Prevent Your Dog From Biting

The following information was taken from the Humane Society of the United States.

Although there is no way to guarantee that your dog will never bite someone, you can take these steps to significantly reduce the risk!

Spay or neuter your dog.

According to The Humane Society of the United States, spayed and neutered dogs are much less likely to bite. This routine procedure will also significantly reduce your dog's desire to roam and fight with other dogs.

Socialize your dog.

Introduce your dog to many different types or people and situations so that he or she is not nervous or frightened under normal social circumstances.

Train your dog.

Accompanying your dog to a training class is an excellent way to socialize him and to learn proper training techniques. Training your dog is a family matter. Every member of your household should learn the training techniques and participate in your dog's education.

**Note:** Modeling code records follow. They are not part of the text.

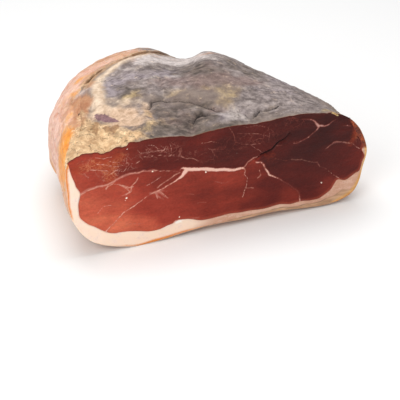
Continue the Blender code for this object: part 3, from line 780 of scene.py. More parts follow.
span = np.linalg.norm(
    skin_point(*from_disc(top_edge))[0] - skin_point(*from_disc(rim_line))[0], axis=-1)
stop = np.clip(1.0 - rim_gap / (span + 4.0), 0.0, 1.0)[:, None]
lean_line = top_edge + (rim_line - top_edge) * stop
top_disc = np.concatenate([between(top_edge, lean_line, TOP_ROWS, 1.25), lean_line[None]])
top_place, top_angle = from_disc(top_disc)
top_angle[0] = 0.0
top_base, top_normal, top_upper = skin(top_place, top_angle)
top_rim = -along(top_base[..., 0], top_base[..., 1], [tuple(p) for p in rim_plan[::6]])
lift, top_crack = top_relief(top_base, top_upper)
drop = RIM_STEP * smoothstep(70, 120, top_base[..., 1]) * (0.2 + 0.8 * lip)
drop = drop + 0.5 * lip * np.exp(-(top_rim / 1.2) ** 2)
top = top_base + top_normal * (lift - drop)[..., None]
top[0, :, 1] = 0.0
top[:, [0, -1]] = top[:1, [0, -1]]
print("top sheet", top.shape[:2], "relief from", lift.min().round(1), "to", lift.max().round(1), "mm")


# %% The lean's cut face and hidden side
FACE_ROWS = 84
HIDDEN_ROWS = 16
INSET = 7.0             # how deep the hidden side runs below the skin
BEHIND_CUT = 2.0        # and how far it stays behind the cut


def hollow_bowl(start, end, inset, steps):
    """Rows from one line to another through the inside: the skin between the rim and the foot of
    the cut moved inwards by inset, bent at both ends to meet the given lines."""
    t = np.linspace(0.0, 1.0, steps + 1)[:, None, None]
    place, angle = from_disc(rim_line + (foot_edge - rim_line) * t)
    base, normal, _ = skin(place, angle)
    inner = base - normal * inset
    inner = inner + (start - inner[:1]) * (1.0 - t) ** 5 + (end - inner[-1:]) * t**5
    inner[..., 1] = np.maximum(inner[..., 1], BEHIND_CUT)
    return inner[1:-1]


def cut_relief(px, pz, seam, crack):
    """How far a point of the cut lies behind its plane: gentle waves, tiny pits, seams a hair
    proud and a groove for the crack."""
    point = np.stack([px, 0.0 * px, pz], -1)
    deep = 0.35 + 0.35 * rough(point, 26.0, 2, 41) + 0.12 * rough(point * [0.4, 1, 1], 4.0, 2, 43)
    deep -= 0.18 * np.exp(-np.maximum(seam, 0.0) ** 2)
    deep += 2.0 * np.exp(-(np.maximum(crack, 0.0) / 0.7) ** 2)
    return deep


interface_line = np.stack([interface[:, 0], 0.0 * share, interface[:, 1]], -1)
t = np.linspace(0.0, 1.0, FACE_ROWS, endpoint=False)[:, None, None]
face = interface_line + (top[0] - interface_line) * t
fx, fz = face[..., 0], face[..., 2]
wobble = np.stack([fx, 0 * fx, fz], -1)
wx = fx + 0.7 * noise(wobble, 7.0, 45) + 0.35 * noise(wobble, 3.0, 46)
wz = fz + 0.7 * noise(wobble, 7.0, 47) + 0.35 * noise(wobble, 3.0, 48)
FACE_PATHS = {"seam": SEAMS, "soft_seam": SOFT_SEAMS, "thread": THREADS, "hair": HAIRS}
face_lines = {name: nearest(wx, wz, paths) for name, paths in FACE_PATHS.items()}
face_crack = along(wx, wz, CUT_CRACK)
face_crystal = np.min([np.hypot(fx - x, fz - z) - r for x, z, r in CRYSTALS], axis=0)
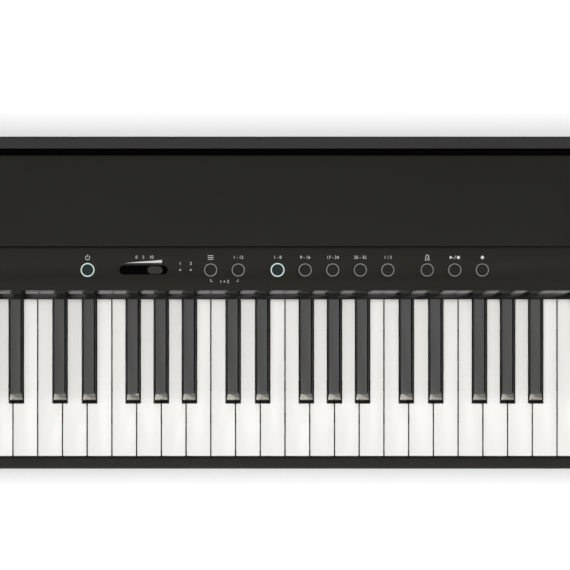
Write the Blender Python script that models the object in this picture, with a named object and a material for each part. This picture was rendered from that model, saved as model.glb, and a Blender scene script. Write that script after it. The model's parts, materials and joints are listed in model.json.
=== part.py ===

Teach your dog how to behave.

Teach your dog appropriate behavior. Don't teach your dog to chase after or attach others, even in fun. Your dog can't always understand the difference between play and real life situations. Set appropriate limits for your dog's behavior. Don't wait for an accident. The first time he exhibits dangerous behavior toward any person, seek professional help from your veterinarian, an animal behaviorist, or a qualified dog trainer.

Be a responsible dog owner.

License your dog as required by law and provide regular veterinary care, including rabies vaccinations. For everyone's safety, don't allow your dog to roam alone. Make your dog a member of your family. Dogs who spend a great time alone in the backyard or tied to a chain often become dangerous. Dogs who are well-socialized and supervised are much less likely to bite.

Keep your dog away from stressful situations.

If you don't know how your dog will react to a new situation, be cautious. If your dog may panic in crowds leave him at home. If your dog overreacts to visitors or delivery or service personnel, keep him in another room. Work with professionals to help your dog become  accustomed to these and other situations. Until you are confident of his behavior, however, avoid stressful settings.